City of Sydney councillor Edward Mandla has called for a complete revision of the CoS Southern Industrial Area (SIA) plan or risk dampening growth in NSW.

 

At Town Hall yesterday, Councillor Edward Mandla, with a contingency including his policy advisor John Preston, Ric Simes from Deloitte Access Economics, Will Dwyer from Goodman, and Josh Vrsaljko, Chairman of Sustain Community Housing, made their case against the City of Sydney’s (CoS) current plan for the Southern Industrial Area (SIA).

Mandla was the sole councillor to vote against the CoS plan for the SIA and “buried in the thousands of pages of experts’ reports” to come up with an alternative plan for the area.

“The poor decision-making of the CoS will condemn this state-significant area to industrial archaeology by creating a business park that will compete with Macquarie Park and would take 100 years to get fully tenanted,” Councillor Mandla said.

“What I saw was the city is completely misaligned with the state government’s plan for growing Sydney.”

Councillor Mandla is concerned that the Council will “put the growth of NSW at risk” with their inability to follow through on “basic ratepayer expectations”.

John Preston was very vocal about his support for the plan, asserting that Council’s “wacky ideas” weren’t going to work and that they wanted to do “the most good for the most people”.

“The Liberal Party wants to maximise human potential, minimise human suffering,” Preston said, indicating that it was their motto – one which people might not readily identify with the party.

“Would you prefer ideological or practical land use? The City of Sydney has been ideological and it’s not going to get people housed.”

Councillor Mandla said that he and the Greens were “in agreement” on this, that something needs to be done. although such did not stop Preston aiming a sharp barb at the Greens when asked about what they had to say on the matter, believing that the Liberals had “an evidence-based view of the world” and that we should “ask to see the Greens’ evidence” before taking what they say to heart.

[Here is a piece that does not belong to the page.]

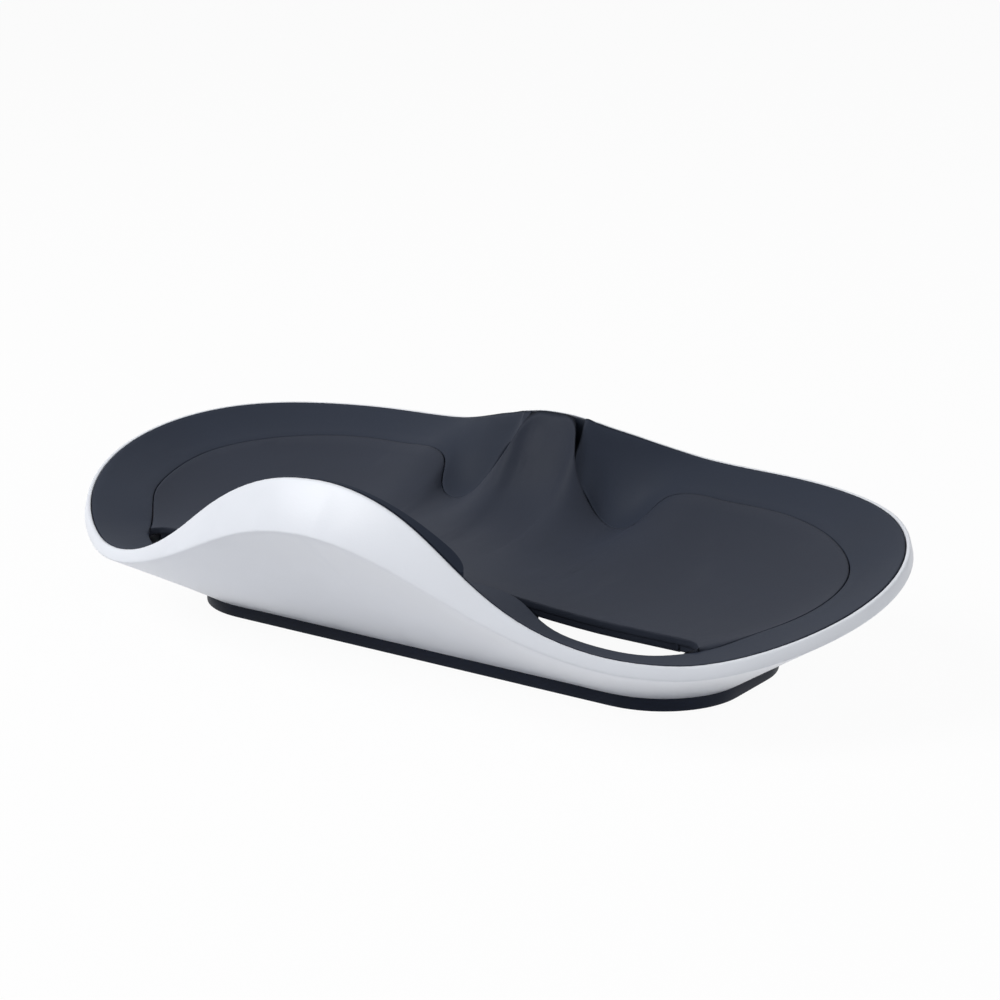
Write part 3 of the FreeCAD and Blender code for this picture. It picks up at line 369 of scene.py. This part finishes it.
def shell_finish(name, looks):
    """White outside, with painted shade in the lining's dark colour on the inner face that shows beside the tongue.
    """
    made = Finish(name)
    white, _, rough_field, relief = moulded_surface(
        made, looks.shell_colour, looks.shell_roughness, SHELL_VARIATION, looks.edge_rounding
    )
    facing = made.parts(made.node("ShaderNodeNewGeometry", {}, {}, "Normal"))
    place = made.parts(made.place)
    # Painted shade: the shell's inward-facing faces beside the tongue are coloured dark because they lie in shadow,
    # not because the plastic is dark there.
    shaded_inward_face = (0.0 - facing[1]).ramp(0.15, 0.35)
    painted_shade_beside_tongue = place[1].ramp(0.040, 0.046) * (1.0 - place[0].math("ABSOLUTE").ramp(0.040, 0.046))
    shown = made.mix(shaded_inward_face * painted_shade_beside_tongue, white, tinted(looks.lining_colour, 0.8))
    return made.shade(Base_Color=shown, Roughness=rough_field, Normal=relief, IOR=1.45)


def rubber_finish(name, colour):
    """Matt rubber with a little dust on it."""
    made = Finish(name)
    dust = made.noise(0.006, 4.0).ramp(0.52, 0.8)
    fine = made.noise(0.0003, 2.0)
    shown = made.mix(dust * 0.25, tinted(colour, 1.0), tinted(colour, 1.9))
    return made.shade(Base_Color=shown, Roughness=0.72 + 0.08 * fine, Normal=made.bump(fine, 0.00001), IOR=1.5)


def metal_finish(name, colour, roughness, streak):
    """Worked metal, with fine lines along the streak and faint tarnish."""
    made = Finish(name)
    lines = made.noise(0.0004, 2.0, streak)
    tarnish = made.noise(0.003, 3.0).ramp(0.5, 0.8)
    shown = made.mix(tarnish * 0.3, tinted(colour, 1.0), tinted(colour, 0.72))
    rough_field = roughness + 0.12 * lines + 0.1 * tarnish
    return made.shade(Base_Color=shown, Metallic=1.0, Roughness=rough_field, Normal=made.bump(lines, 0.000004))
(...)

“They want us all living in tepees,” Preston declared, just before Councillor Mandla began speaking.

The proposal includes 30 000 residencies, as well as workspaces for 50 000+ working professionals in the area. During question time, Councillor Mandla said that this plan for the SIA wasn’t just about building only more housing and that’s it, but about “building housing and transport” to that housing.

The land is located close to the CBD – at only 3km from the airport as well as close to several hospitals and universities – and as a result of that, want to create new, separated cycle-ways, a new Light Rail from Central to Mascot, and an additional train station on the Airport Link line called “Doody Street” between Green Square and Mascot.

Key to the proposal is the creation of “Parisian-style” integrated housing and workspaces, not a “Hong Kong style outcome”, as Will Dwyer put it, with “$300 million of revenue to be spent on buying affordable housing for the LGA”.

Councillor Mandla said that his plan would save over $40 million in commuter time and transport costs, 28 million vehicle kilometres – or “Five hundred trips to the moon” as John Preston put it – and would generate $690 million in developer contributions, as well as $118 million per year in various taxes and rates.

Mandla also made it very clear that this was about taking the control out of the hands of the CoS.

“If the City of Sydney still had control of Barangaroo, nothing would be happening there but small-minded squabbling,” he said.

“We don’t know who the next Premier will be, but they are aware of the plan.”

Ultimately, the basis for the “One hundred years to fill the current plan’s homes” seems a bit far-fetched, particularly given that the only reason they seem to be sticking with the line is that the calculations involve “a lot of maths” and “when you get to , it comes out at 100 years”.

However, the idea appears to be in good faith and, if well-executed, could potentially pay off.

The concern is really whether or not private contractors can be trusted to do what’s right for Sydney and not just for their own annual income.